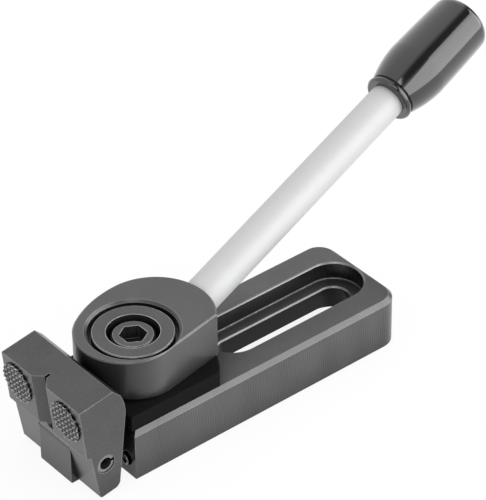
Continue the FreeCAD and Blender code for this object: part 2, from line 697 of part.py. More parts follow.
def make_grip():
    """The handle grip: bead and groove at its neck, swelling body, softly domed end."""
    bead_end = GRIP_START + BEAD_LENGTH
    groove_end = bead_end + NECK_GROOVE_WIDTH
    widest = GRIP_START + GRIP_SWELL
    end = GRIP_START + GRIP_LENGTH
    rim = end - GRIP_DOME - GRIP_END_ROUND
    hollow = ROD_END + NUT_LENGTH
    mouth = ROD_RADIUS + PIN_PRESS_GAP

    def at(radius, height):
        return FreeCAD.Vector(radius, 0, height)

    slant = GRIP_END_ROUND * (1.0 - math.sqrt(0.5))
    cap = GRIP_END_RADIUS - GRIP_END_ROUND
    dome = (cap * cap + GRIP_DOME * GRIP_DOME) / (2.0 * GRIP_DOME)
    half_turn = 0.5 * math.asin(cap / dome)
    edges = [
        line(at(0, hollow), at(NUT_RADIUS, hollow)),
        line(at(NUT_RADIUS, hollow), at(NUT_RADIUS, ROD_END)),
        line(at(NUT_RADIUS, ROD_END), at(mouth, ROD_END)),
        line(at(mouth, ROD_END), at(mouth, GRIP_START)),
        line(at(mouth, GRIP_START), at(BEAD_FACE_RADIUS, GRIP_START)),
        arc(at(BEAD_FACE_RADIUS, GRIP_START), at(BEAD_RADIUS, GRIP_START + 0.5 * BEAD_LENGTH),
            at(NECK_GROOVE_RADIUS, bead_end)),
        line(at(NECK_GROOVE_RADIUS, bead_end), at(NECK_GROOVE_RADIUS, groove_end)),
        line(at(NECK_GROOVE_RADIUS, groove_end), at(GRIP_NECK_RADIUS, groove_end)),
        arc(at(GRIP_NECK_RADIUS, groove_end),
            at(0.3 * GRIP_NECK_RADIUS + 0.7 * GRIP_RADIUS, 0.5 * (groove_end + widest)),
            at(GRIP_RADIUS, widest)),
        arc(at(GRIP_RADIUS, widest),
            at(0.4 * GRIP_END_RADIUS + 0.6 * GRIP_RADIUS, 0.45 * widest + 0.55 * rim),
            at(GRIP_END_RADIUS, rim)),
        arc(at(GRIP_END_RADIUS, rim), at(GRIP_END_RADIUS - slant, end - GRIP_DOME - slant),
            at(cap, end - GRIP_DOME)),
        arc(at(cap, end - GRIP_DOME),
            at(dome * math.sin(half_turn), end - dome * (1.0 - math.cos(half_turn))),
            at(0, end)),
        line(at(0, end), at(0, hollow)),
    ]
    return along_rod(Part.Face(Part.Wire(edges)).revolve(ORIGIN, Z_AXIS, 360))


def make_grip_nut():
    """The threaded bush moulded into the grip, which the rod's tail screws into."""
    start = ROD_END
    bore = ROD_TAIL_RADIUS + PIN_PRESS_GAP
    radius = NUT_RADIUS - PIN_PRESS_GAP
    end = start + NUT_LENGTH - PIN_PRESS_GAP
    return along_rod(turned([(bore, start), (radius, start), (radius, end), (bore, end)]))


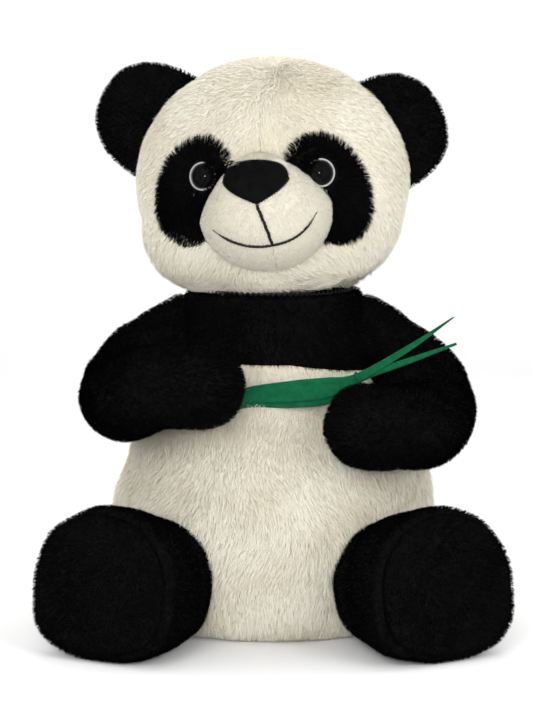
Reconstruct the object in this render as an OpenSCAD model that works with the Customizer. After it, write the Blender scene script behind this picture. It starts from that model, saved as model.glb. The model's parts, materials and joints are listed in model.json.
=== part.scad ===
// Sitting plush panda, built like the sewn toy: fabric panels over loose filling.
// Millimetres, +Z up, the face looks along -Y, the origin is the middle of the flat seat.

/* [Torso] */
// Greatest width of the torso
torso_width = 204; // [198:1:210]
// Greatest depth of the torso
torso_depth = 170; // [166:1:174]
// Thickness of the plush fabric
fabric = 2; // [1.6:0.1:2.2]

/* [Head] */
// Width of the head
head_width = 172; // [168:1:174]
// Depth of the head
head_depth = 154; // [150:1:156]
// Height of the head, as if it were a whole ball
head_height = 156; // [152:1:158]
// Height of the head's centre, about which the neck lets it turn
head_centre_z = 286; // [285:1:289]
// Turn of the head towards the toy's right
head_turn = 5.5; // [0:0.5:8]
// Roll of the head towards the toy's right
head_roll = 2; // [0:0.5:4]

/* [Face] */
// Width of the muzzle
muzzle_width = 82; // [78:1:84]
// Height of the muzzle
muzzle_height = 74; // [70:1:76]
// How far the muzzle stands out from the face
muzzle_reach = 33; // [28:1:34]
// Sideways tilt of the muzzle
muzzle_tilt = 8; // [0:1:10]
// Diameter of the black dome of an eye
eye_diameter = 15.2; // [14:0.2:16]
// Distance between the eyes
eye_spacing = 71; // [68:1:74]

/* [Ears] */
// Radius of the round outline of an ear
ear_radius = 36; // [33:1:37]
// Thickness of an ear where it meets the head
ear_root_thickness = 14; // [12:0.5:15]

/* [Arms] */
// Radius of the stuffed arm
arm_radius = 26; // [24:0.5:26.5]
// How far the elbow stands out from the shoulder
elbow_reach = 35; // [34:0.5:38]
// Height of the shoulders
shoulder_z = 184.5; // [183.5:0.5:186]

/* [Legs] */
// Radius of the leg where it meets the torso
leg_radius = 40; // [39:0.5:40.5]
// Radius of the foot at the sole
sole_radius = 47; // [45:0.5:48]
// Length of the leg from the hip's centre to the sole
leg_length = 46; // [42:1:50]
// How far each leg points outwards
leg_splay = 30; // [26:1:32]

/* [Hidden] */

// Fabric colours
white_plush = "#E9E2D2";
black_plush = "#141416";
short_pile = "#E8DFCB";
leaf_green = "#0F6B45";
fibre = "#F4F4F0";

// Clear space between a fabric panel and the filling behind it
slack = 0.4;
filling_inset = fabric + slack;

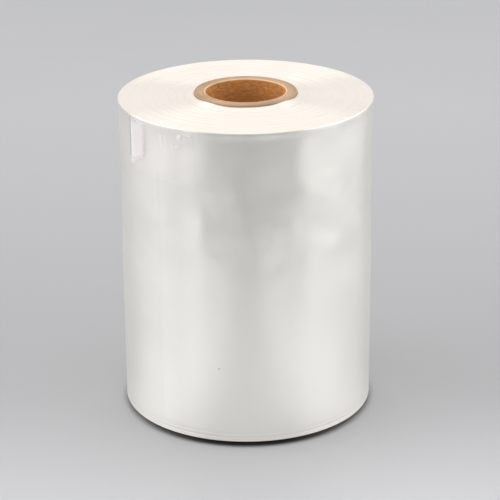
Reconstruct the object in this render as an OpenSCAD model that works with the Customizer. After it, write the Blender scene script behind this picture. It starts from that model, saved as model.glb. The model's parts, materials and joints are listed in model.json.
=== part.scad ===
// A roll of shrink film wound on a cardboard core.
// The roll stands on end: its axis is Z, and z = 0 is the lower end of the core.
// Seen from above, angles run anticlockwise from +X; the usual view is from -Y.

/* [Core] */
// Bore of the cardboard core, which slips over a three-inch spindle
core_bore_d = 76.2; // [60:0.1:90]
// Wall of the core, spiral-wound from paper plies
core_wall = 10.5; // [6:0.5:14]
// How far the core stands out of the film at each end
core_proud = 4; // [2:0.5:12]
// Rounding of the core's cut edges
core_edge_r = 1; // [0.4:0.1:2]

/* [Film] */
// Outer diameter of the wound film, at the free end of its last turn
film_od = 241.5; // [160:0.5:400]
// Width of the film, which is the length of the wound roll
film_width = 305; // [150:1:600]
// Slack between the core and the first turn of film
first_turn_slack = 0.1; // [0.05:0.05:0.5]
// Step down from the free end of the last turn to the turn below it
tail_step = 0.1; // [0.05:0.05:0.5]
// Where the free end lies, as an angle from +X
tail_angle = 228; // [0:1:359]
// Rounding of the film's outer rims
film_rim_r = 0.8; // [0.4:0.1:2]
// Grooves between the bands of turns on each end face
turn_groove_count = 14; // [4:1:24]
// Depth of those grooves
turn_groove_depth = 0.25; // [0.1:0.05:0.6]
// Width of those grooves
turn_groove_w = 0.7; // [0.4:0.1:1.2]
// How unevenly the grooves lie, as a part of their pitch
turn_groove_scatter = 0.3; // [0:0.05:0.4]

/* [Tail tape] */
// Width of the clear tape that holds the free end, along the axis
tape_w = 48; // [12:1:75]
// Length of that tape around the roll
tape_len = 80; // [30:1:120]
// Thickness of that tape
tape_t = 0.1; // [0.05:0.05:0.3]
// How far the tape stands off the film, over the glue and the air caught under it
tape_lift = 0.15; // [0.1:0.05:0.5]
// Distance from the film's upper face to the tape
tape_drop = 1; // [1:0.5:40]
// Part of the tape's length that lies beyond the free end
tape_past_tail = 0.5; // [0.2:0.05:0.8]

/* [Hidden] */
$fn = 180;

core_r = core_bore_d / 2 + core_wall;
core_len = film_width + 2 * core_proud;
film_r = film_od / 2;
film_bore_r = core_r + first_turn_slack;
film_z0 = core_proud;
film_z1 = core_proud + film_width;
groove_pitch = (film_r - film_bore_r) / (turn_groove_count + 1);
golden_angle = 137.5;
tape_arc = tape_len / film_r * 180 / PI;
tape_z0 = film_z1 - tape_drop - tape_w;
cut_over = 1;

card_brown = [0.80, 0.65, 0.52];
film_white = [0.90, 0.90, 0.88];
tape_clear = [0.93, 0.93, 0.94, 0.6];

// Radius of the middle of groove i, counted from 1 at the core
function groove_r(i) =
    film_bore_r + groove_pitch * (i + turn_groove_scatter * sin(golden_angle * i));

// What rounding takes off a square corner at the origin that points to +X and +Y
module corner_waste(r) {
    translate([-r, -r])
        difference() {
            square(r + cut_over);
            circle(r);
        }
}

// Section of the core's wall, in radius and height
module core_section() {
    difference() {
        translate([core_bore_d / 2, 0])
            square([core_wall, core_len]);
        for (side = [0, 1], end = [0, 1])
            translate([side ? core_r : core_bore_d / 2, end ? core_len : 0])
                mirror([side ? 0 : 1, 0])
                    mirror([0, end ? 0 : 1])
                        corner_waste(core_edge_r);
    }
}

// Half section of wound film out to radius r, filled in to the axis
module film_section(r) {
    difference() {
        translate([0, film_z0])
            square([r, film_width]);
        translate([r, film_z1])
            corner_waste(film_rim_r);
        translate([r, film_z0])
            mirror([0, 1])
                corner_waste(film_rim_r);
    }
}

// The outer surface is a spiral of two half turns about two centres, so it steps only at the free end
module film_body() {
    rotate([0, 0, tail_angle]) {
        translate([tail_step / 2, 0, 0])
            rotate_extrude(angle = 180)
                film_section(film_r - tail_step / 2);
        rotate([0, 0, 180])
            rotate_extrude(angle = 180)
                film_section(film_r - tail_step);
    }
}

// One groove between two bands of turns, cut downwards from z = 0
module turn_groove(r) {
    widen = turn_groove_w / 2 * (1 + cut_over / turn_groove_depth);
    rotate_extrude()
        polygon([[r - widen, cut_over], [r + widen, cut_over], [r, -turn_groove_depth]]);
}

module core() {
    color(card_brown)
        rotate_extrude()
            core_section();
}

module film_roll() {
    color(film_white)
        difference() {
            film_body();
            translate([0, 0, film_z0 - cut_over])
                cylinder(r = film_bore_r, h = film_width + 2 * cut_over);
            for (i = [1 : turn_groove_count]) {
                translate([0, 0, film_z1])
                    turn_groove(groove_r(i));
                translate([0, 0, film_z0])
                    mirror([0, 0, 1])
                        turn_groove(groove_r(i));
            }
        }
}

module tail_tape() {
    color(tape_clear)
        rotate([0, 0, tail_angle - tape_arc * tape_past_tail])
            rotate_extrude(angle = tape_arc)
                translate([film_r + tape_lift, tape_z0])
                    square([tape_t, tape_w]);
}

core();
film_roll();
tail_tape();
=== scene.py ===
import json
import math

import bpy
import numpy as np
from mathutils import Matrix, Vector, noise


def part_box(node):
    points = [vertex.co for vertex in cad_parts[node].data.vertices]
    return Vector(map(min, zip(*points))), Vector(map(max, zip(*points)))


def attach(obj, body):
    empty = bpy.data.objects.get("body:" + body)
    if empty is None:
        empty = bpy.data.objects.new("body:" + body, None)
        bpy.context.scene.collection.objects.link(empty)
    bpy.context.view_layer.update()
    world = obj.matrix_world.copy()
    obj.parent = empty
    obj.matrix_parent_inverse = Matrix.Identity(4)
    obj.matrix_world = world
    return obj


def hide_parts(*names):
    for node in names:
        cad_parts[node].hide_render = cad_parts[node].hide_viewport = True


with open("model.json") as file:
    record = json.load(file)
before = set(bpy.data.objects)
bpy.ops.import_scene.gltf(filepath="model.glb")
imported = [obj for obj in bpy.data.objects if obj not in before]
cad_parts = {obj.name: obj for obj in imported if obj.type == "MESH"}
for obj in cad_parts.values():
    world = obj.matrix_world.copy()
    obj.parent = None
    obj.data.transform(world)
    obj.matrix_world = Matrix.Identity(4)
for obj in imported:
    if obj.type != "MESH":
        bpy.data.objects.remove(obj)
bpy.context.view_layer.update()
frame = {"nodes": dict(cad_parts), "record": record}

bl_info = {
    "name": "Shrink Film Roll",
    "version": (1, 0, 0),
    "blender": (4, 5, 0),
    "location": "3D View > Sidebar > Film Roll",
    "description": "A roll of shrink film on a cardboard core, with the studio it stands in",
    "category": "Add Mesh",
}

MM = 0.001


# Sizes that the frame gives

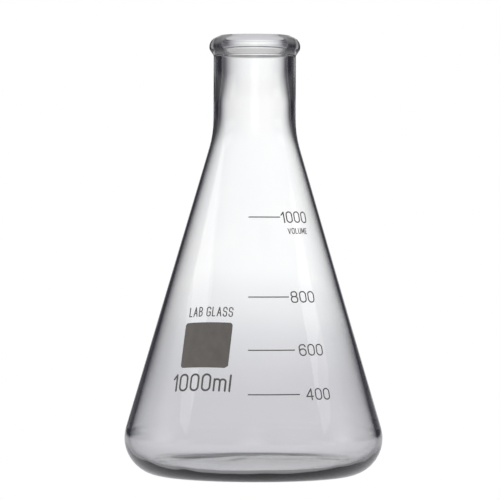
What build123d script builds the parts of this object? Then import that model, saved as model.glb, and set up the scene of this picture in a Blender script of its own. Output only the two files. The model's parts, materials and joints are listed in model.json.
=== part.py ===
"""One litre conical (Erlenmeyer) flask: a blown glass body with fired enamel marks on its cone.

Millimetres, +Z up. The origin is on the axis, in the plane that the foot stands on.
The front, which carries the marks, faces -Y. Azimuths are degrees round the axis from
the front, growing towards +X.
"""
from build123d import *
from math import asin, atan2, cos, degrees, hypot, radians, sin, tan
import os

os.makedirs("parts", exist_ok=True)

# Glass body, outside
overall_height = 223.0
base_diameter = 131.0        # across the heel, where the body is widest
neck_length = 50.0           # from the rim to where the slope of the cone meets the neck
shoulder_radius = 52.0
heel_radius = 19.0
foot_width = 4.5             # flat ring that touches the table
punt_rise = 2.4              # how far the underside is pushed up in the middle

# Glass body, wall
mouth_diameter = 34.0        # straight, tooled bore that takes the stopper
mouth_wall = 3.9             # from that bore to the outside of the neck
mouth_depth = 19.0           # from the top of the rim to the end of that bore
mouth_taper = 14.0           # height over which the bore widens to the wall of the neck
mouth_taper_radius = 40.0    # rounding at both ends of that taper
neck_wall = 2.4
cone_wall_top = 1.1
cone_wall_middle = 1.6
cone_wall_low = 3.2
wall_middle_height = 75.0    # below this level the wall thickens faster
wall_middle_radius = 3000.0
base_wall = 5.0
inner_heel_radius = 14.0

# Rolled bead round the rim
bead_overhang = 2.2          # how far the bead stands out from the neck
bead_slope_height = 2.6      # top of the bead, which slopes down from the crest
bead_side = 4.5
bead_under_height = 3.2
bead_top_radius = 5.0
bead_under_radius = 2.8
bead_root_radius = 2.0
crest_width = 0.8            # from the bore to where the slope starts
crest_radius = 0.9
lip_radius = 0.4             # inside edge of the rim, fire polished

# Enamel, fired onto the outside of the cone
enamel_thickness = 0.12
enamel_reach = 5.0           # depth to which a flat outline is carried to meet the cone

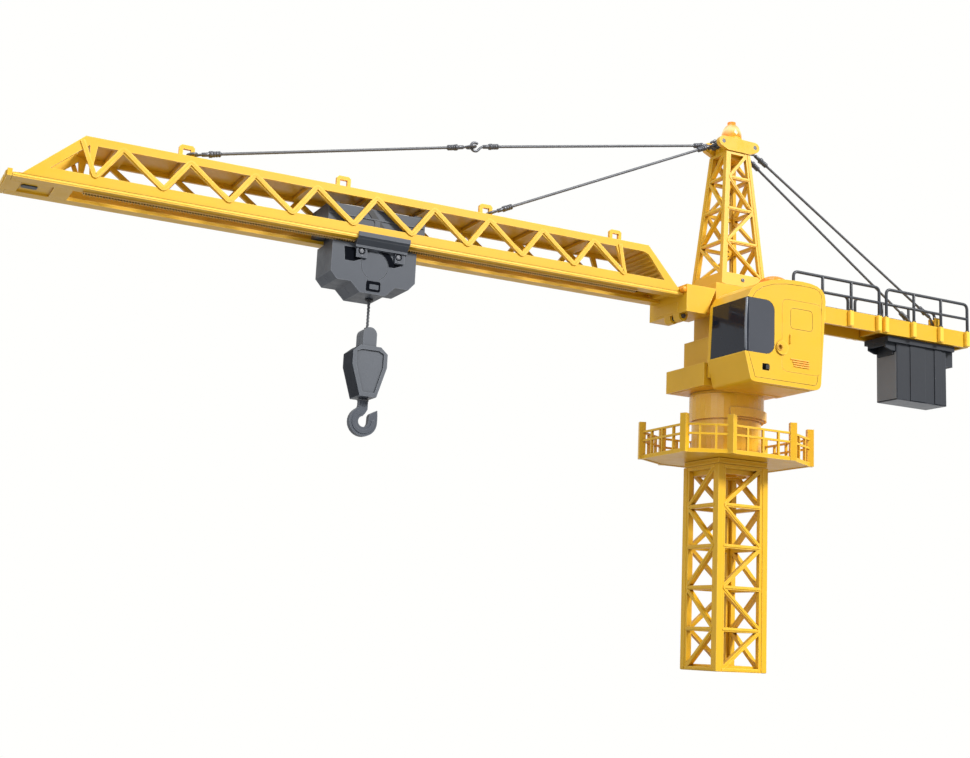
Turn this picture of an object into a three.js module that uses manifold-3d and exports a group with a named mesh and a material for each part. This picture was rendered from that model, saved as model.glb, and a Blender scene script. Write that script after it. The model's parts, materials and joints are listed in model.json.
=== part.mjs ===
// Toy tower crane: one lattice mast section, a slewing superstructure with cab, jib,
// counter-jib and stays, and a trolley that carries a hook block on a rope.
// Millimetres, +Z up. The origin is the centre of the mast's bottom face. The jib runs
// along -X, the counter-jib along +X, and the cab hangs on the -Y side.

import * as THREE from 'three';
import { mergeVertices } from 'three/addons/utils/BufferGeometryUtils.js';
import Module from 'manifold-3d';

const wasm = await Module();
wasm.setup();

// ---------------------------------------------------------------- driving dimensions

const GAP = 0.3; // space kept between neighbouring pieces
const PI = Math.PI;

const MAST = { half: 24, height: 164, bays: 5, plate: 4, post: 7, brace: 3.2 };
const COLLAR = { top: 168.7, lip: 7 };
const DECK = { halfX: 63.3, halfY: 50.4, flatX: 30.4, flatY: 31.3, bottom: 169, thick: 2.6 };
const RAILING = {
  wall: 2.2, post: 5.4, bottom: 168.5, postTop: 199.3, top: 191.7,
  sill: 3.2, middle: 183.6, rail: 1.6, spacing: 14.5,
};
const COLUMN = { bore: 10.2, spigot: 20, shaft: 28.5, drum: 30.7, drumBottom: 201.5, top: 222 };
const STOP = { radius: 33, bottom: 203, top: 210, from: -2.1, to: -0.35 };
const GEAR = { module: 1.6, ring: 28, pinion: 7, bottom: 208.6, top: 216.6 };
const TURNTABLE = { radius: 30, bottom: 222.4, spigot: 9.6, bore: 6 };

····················

Beginning with the line that contains "downwards from z = 0" and ending with the line that contains "imported = [obj", repeat exactly those lines and no others.

● **WRITTEN SOLUTION**
// One groove between two bands of turns, cut downwards from z = 0
module turn_groove(r) {
    widen = turn_groove_w / 2 * (1 + cut_over / turn_groove_depth);
    rotate_extrude()
        polygon([[r - widen, cut_over], [r + widen, cut_over], [r, -turn_groove_depth]]);
}

module core() {
    color(card_brown)
        rotate_extrude()
            core_section();
}

module film_roll() {
    color(film_white)
        difference() {
            film_body();
            translate([0, 0, film_z0 - cut_over])
                cylinder(r = film_bore_r, h = film_width + 2 * cut_over);
            for (i = [1 : turn_groove_count]) {
                translate([0, 0, film_z1])
                    turn_groove(groove_r(i));
                translate([0, 0, film_z0])
                    mirror([0, 0, 1])
                        turn_groove(groove_r(i));
            }
        }
}

module tail_tape() {
    color(tape_clear)
        rotate([0, 0, tail_angle - tape_arc * tape_past_tail])
            rotate_extrude(angle = tape_arc)
                translate([film_r + tape_lift, tape_z0])
                    square([tape_t, tape_w]);
}

core();
film_roll();
tail_tape();
=== scene.py ===
import json
import math

import bpy
import numpy as np
from mathutils import Matrix, Vector, noise


def part_box(node):
    points = [vertex.co for vertex in cad_parts[node].data.vertices]
    return Vector(map(min, zip(*points))), Vector(map(max, zip(*points)))


def attach(obj, body):
    empty = bpy.data.objects.get("body:" + body)
    if empty is None:
        empty = bpy.data.objects.new("body:" + body, None)
        bpy.context.scene.collection.objects.link(empty)
    bpy.context.view_layer.update()
    world = obj.matrix_world.copy()
    obj.parent = empty
    obj.matrix_parent_inverse = Matrix.Identity(4)
    obj.matrix_world = world
    return obj


def hide_parts(*names):
    for node in names:
        cad_parts[node].hide_render = cad_parts[node].hide_viewport = True


with open("model.json") as file:
    record = json.load(file)
before = set(bpy.data.objects)
bpy.ops.import_scene.gltf(filepath="model.glb")
imported = [obj for obj in bpy.data.objects if obj not in before]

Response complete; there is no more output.